Clearing systematic range biases from SLR observations: assessment and outlook

Satellite Laser Ranging (SLR) has become an invaluable core technique in numerous geodetic applications. SLR measurements to passive spherical satellites essentially contribute to the determination of geocenter coordinates and global scale in the International Terrestrial Reference Frame (ITRF) realizations. In addition, SLR measurements to active satellites in Low Earth Orbit (LEO) are up to now mostly used for independent validation of orbit solutions, usually derived by microwave tracking techniques based on Doppler Orbitography and Radiopositioning Integrated by Satellite (DORIS) or Global Navigation Satellite Systems (GNSS).
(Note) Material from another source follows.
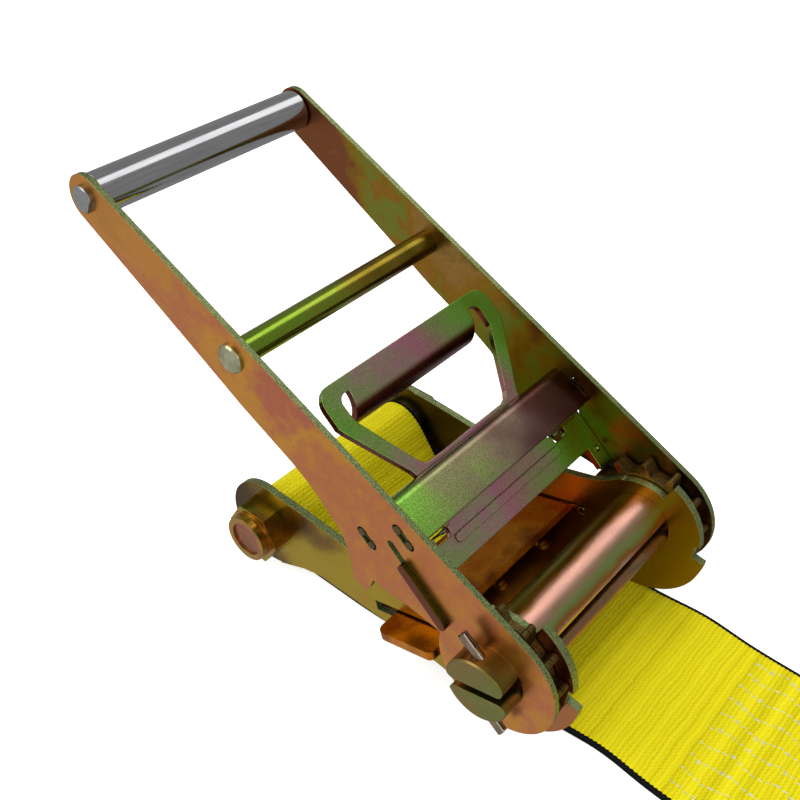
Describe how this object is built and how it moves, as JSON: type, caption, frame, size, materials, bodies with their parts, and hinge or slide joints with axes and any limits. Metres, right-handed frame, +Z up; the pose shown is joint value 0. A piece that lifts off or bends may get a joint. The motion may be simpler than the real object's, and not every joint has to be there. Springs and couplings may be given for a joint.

This allows for the analysis of systematic orbit errors (e.g., originating from poorly known non-gravitational perturbations or sensor offsets) not only in the radial direction (key to satellite altimetry missions), but in three dimensions.

 

It has recently been shown, in Saquet et al. (2023), that the analysis of SLR data to a constellation of active LEO satellites with fixed microwave-derived orbit solutions is a promising approach to exhibit SLR range biases independently from well-known correlation issues and less prone to geographically correlated orbit errors. Clearing systematic range biases from SLR observations is also an essential step to meeting stringent future requirements such as for ESA’s GENESIS mission or enabling the calibration of altimeter range biases for the next generation of altimetry missions.

 

In this paper, we use geodetic sphere (e.g., LAGEOS-1/2) measurement SLR residuals to assess the quality of the station range biases derived from satellite altimetry compared to ILRS-based range bias values. Systematic differences between the two independent approaches are analyzed, especially for well-performing laser stations with diverse detector types (e.g., single/multi-photon). Finally, relying on multiple years of observations, the contribution of tropospheric delay modeling errors to these biases is estimated.